• [Exercise details] Report every line from the material that contains the word "frame".

• [Available data]
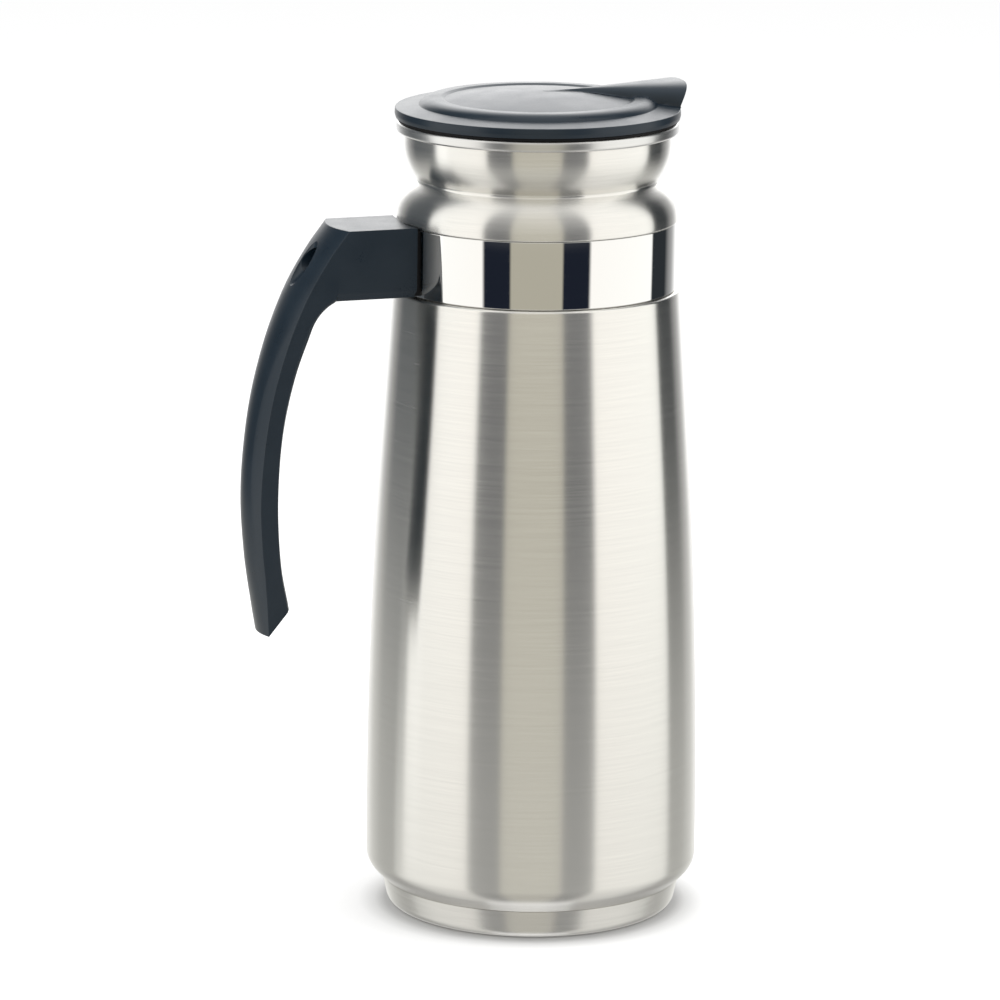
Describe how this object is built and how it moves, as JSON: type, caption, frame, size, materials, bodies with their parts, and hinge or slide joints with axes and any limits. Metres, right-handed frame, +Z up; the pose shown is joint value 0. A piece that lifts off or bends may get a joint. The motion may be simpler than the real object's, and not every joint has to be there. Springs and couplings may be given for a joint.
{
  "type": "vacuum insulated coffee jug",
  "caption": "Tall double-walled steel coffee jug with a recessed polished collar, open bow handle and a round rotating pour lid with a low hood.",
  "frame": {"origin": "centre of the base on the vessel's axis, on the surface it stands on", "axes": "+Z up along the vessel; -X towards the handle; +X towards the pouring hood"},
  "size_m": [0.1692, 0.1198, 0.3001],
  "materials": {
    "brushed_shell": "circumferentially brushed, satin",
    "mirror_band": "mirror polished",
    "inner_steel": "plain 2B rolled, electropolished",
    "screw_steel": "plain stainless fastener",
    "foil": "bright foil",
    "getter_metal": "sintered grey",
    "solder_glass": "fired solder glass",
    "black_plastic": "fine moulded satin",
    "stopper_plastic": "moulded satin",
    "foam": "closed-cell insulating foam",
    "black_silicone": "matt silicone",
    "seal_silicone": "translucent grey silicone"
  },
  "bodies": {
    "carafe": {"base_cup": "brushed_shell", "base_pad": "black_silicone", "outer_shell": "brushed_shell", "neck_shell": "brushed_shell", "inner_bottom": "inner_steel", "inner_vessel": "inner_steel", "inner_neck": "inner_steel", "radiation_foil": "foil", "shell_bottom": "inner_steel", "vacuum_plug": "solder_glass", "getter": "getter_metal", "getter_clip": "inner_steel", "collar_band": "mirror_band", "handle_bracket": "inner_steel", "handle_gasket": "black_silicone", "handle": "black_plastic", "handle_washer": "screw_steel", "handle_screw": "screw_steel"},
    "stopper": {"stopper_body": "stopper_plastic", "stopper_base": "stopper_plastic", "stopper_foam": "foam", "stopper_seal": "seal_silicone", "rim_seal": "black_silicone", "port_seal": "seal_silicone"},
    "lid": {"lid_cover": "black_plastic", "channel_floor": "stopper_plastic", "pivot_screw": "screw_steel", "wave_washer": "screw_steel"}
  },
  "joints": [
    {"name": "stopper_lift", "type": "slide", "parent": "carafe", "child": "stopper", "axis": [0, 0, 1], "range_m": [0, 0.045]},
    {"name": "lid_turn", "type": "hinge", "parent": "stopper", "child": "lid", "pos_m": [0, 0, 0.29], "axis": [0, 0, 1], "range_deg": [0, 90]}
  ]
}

• [Written answer]
Describe how this object is built and how it moves, as JSON: type, caption, frame, size, materials, bodies with their parts, and hinge or slide joints with axes and any limits. Metres, right-handed frame, +Z up; the pose shown is joint value 0. A piece that lifts off or bends may get a joint. The motion may be simpler than the real object's, and not every joint has to be there. Springs and couplings may be given for a joint.
  "frame": {"origin": "centre of the base on the vessel's axis, on the surface it stands on", "axes": "+Z up along the vessel; -X towards the handle; +X towards the pouring hood"},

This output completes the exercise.